Depuis lors, beaucoup de progrès ont été réalisés dans cette étonnante aventure, mais ce n'était pas sans obstacles. S'intéresser aux destins des mères adolescentes, c'est se rebeller contre les traditions et les prêches de certains imams islamistes qui ont considéré Aïcha Ech-Channa comme la défenseure des "dépravées".

Contre l'hypocrisie qui consiste à "recoudre les hymens sur demande pour les certificats de mariage". Aïcha n'a plus le compte des visites chez les pères, parfois accompagnée de peur, ni des nuits sans sommeil.

À l'âge de 66 ans, le combat de cette femme pour les mères adolescentes l'a propulsée en tant que leader de la société civile marocaine en pleine croissance. Bien qu'elle soit mitigée à propos de la réforme de la Moudawana en 2003, le code de la famille, elle y voit un signe positif de la volonté de changement, même si le contenu du texte n'a pas beaucoup amélioré la situation des mères célibataires - le père peut toujours reconnaître l'enfant sans épouser la mère.  « Le roi a reçu dans la salle du trône les associations de femmes. Pour la première fois. » Reste pour Aïcha le moment où il faudra passer la main. La tentation d’abandonner le navire l’a saisie. Souvent. L’épuisement également, à côtoyer la souffrance de ces femmes d’aussi près. Elle raccrochera un jour. Mais pas tant que ses songes seront hantés de jeunes mères sans visages et de dizaines d’enfants qui s’accrochent à ses jambes.

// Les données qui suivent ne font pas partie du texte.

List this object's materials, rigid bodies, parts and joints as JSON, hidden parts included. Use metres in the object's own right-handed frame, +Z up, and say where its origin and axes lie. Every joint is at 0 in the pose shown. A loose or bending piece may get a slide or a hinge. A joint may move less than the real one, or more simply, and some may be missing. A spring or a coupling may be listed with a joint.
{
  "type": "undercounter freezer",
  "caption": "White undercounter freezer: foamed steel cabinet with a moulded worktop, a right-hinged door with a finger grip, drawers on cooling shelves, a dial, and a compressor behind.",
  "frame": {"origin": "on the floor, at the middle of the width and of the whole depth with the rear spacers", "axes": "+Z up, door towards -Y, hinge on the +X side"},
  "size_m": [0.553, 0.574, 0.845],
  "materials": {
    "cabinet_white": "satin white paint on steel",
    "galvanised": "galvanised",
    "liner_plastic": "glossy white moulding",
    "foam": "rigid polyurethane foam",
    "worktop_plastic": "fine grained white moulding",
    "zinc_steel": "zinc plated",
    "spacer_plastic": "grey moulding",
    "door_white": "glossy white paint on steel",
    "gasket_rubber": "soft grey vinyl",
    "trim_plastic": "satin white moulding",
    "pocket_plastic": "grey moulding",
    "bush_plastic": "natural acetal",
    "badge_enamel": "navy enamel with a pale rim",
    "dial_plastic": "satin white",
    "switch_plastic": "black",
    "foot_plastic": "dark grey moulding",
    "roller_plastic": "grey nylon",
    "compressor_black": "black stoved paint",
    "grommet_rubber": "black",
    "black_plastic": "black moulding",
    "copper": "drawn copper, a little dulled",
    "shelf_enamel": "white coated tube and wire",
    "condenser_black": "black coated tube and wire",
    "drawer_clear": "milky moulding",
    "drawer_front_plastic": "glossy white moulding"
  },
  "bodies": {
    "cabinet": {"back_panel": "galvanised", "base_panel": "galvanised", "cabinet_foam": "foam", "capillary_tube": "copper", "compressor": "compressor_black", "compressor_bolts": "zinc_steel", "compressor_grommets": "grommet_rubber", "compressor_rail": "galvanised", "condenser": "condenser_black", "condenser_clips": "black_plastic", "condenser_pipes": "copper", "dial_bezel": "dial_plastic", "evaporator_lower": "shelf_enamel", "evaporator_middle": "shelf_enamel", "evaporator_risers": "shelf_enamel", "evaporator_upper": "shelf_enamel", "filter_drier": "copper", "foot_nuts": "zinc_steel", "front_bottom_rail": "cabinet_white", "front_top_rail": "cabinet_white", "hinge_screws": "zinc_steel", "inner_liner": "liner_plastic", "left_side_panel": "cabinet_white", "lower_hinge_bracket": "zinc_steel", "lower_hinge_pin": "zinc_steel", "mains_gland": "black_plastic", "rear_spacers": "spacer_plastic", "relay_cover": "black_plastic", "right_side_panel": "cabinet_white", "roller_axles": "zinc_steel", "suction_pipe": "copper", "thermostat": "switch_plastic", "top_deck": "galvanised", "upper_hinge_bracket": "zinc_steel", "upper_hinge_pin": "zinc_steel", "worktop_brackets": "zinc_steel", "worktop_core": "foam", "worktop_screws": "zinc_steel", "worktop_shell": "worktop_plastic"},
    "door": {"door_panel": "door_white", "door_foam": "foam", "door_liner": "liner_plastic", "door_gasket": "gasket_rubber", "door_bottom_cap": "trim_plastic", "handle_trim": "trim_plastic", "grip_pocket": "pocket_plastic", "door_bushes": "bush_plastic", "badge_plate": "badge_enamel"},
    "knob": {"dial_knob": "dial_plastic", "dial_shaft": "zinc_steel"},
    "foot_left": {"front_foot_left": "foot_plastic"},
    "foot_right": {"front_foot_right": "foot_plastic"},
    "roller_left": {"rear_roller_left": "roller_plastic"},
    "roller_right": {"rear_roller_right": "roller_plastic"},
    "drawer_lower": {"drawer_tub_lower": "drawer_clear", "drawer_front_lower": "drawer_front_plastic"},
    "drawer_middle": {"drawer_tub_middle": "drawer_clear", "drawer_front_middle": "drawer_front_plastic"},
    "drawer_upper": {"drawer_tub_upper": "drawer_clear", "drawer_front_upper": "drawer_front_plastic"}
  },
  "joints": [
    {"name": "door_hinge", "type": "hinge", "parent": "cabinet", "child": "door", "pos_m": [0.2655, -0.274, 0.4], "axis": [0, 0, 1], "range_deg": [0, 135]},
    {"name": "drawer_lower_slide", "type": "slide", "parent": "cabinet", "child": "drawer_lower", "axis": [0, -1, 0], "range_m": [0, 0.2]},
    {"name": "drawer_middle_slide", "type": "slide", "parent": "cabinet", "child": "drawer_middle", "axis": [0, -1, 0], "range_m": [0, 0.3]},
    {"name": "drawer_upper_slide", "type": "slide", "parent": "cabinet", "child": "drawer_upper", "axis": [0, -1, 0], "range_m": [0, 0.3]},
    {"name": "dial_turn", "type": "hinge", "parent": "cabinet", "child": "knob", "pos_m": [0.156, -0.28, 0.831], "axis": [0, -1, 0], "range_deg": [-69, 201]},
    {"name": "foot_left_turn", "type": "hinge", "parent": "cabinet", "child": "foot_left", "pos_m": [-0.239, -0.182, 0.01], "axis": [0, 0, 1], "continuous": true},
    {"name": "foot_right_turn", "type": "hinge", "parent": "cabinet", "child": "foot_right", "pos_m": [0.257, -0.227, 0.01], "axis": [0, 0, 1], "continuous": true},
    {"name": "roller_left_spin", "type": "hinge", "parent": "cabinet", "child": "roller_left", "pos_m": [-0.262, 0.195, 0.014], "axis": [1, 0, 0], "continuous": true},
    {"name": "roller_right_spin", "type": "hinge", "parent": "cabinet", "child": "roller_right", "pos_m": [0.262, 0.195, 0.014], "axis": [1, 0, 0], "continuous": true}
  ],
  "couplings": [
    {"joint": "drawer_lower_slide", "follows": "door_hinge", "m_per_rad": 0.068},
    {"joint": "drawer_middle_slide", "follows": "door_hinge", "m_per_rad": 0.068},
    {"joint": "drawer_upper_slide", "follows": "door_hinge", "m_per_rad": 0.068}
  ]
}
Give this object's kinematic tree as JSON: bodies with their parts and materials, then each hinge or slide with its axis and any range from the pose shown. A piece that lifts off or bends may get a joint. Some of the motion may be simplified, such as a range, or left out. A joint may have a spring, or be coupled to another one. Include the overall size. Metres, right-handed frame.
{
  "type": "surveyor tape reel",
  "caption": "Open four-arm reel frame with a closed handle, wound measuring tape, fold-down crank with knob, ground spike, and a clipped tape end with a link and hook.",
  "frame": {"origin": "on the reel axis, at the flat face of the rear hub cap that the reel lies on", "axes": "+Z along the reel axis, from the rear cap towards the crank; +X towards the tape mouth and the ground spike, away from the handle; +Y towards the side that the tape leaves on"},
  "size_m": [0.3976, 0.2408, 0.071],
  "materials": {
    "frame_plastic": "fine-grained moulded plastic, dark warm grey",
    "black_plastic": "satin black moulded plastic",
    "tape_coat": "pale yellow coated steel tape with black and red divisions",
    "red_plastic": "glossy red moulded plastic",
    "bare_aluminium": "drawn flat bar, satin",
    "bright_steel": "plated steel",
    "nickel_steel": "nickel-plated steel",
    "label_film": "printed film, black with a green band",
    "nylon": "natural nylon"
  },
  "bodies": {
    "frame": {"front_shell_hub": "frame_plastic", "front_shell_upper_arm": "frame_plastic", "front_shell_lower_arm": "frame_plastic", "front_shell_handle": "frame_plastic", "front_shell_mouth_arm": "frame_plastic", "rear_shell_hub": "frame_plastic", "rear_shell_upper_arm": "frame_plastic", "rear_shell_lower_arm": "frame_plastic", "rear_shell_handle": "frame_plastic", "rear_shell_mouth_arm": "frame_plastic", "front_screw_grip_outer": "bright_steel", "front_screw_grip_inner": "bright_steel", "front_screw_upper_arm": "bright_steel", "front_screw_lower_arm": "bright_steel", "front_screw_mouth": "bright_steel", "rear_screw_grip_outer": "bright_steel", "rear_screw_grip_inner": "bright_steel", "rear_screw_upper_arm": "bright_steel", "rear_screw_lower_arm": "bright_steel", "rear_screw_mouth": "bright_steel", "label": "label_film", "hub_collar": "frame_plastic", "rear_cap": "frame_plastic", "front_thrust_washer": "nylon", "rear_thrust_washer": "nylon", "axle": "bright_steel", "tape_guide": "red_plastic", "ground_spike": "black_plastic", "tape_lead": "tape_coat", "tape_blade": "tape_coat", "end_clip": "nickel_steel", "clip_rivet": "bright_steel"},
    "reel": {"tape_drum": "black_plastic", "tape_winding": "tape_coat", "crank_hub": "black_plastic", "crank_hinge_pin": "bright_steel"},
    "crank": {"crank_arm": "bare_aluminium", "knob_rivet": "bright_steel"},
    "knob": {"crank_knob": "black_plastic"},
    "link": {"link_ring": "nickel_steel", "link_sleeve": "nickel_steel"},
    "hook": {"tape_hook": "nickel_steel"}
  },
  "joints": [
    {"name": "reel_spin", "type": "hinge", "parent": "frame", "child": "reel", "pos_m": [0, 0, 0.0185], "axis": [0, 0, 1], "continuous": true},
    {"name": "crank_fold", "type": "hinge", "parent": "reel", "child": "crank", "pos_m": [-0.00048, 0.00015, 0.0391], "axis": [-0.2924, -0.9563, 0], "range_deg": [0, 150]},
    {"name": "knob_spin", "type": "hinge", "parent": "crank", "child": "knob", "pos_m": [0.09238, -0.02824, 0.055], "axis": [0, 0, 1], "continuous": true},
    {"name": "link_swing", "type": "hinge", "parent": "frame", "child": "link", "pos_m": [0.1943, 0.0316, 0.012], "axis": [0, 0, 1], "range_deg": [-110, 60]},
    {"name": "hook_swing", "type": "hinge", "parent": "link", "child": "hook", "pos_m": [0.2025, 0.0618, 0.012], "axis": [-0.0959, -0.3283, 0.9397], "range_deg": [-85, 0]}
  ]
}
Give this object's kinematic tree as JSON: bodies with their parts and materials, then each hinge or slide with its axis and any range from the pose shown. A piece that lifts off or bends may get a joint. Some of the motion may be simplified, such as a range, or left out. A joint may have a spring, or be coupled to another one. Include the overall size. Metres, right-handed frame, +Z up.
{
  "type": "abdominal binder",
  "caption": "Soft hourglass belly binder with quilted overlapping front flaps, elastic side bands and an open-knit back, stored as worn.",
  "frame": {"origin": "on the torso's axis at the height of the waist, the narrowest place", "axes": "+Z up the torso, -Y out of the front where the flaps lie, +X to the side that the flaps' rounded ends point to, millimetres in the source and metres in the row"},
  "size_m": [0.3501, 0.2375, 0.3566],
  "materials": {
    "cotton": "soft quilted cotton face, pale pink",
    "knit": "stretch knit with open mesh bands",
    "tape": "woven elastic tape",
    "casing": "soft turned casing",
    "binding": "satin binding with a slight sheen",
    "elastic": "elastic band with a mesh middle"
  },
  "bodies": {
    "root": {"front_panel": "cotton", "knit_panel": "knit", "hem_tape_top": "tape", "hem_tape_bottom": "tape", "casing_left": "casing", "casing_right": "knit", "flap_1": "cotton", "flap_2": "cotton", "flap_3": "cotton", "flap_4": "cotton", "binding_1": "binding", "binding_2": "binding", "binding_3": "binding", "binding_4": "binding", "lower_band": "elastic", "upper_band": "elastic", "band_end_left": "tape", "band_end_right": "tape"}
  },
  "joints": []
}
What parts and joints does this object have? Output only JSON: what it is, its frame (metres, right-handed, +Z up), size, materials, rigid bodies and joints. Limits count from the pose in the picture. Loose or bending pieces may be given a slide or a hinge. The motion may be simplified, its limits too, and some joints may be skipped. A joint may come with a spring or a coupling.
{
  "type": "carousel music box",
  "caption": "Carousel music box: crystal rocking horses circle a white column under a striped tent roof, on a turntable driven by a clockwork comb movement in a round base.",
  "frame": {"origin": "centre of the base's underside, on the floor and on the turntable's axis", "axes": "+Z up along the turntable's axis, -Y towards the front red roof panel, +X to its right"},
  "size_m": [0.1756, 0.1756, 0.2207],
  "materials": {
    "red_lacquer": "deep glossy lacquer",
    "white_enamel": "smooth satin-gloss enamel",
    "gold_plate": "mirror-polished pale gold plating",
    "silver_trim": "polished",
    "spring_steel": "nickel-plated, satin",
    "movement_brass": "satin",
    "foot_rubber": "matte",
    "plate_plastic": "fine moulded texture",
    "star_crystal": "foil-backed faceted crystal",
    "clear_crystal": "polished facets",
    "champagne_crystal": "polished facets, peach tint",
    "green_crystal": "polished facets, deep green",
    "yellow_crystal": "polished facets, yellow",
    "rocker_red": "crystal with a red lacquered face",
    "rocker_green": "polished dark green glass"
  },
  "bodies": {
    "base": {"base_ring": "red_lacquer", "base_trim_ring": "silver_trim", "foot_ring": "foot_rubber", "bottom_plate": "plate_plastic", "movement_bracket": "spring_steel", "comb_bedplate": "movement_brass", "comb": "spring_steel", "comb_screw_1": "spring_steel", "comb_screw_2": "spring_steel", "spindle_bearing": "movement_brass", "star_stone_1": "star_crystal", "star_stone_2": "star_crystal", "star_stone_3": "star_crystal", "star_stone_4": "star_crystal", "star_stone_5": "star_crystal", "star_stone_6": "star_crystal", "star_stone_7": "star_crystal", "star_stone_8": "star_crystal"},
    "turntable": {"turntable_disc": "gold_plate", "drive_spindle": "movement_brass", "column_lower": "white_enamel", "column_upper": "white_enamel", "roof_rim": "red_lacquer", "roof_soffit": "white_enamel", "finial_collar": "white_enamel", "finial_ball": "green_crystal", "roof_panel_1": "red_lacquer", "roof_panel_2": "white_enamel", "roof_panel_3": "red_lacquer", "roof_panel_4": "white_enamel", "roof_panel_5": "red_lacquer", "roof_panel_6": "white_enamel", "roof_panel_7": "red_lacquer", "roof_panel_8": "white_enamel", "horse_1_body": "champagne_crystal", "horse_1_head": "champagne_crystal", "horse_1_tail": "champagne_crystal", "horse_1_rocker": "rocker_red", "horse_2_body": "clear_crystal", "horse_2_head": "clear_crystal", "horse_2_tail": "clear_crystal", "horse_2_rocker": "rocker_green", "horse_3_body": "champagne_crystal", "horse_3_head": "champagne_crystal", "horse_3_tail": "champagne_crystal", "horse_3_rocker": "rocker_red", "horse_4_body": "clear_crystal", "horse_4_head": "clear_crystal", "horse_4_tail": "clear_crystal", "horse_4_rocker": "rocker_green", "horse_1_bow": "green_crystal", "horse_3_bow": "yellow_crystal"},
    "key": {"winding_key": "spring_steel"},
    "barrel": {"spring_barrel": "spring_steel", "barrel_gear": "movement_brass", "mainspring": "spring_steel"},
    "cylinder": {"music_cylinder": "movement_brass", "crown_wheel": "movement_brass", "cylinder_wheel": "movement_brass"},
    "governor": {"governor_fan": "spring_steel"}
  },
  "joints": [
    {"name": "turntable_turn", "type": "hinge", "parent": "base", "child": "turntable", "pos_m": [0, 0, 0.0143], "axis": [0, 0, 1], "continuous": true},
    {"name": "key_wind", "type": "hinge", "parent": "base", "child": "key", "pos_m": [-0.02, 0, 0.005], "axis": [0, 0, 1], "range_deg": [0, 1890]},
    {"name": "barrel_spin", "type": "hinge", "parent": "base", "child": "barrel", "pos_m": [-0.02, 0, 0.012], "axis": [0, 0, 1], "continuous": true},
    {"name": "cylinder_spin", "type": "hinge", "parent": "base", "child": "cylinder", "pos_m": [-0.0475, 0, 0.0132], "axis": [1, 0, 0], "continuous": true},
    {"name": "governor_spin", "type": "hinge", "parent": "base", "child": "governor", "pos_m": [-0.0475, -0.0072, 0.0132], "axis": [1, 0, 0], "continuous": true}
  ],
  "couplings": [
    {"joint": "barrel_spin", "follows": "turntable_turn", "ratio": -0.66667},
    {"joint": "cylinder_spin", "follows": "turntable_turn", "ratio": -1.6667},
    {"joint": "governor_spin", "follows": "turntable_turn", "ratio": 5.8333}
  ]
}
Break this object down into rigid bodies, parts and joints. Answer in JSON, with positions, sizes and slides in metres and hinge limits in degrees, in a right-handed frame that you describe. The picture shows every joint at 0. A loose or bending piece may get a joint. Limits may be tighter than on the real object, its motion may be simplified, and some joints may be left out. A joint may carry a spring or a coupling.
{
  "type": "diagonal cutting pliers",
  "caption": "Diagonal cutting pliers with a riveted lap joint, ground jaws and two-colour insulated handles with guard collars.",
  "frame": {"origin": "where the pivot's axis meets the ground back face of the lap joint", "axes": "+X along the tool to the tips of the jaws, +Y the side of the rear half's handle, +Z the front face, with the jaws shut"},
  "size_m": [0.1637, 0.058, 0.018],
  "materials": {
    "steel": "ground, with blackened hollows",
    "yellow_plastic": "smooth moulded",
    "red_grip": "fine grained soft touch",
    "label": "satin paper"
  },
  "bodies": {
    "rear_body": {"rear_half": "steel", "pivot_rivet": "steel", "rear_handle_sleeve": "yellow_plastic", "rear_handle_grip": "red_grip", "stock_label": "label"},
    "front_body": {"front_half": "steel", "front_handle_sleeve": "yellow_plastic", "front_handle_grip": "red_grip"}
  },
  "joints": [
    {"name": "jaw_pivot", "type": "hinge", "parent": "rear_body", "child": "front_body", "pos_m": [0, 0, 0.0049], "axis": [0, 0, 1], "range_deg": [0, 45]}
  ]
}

Une étude réalisée par INSAF en 2010 a révélé qu'entre 2003 et 2009, il y avait plus de 210 000 mères célibataires au Maroc et que 24 enfants étaient abandonnés chaque jour. Lorsque cette étude a été mise à jour en 2015, il a été constaté que dans la seule région de Casablanca-Settat, 44 000 enfants nés hors mariage ont été enregistrés entre 2004 et 2014, ce qui représente une moyenne de 3 366 par an.

Pour la même période, INSAF a également montré que 9 400 enfants ont été abandonnés dans cette région, soit une moyenne de 850 par an.

Hors-la-loi !

Au Maroc, le sort des mères célibataires est toujours considéré comme un sujet tabou. Bien que des efforts aient été faits par la société pour améliorer leur situation, elles continuent à subir des discriminations. Il y a plusieurs raisons à cela, notamment les aspects religieux et juridiques qui considèrent ces femmes comme étant hors-la-loi. L'article 490 du Code pénal punit les relations sexuelles hors mariage, ce qui entraîne des peines de prison allant d'un mois à un an. Dans la plupart des cas, les femmes endossent la responsabilité de ces relations, même si elles sont consenties, car les géniteurs refusent souvent de reconnaître leur enfant.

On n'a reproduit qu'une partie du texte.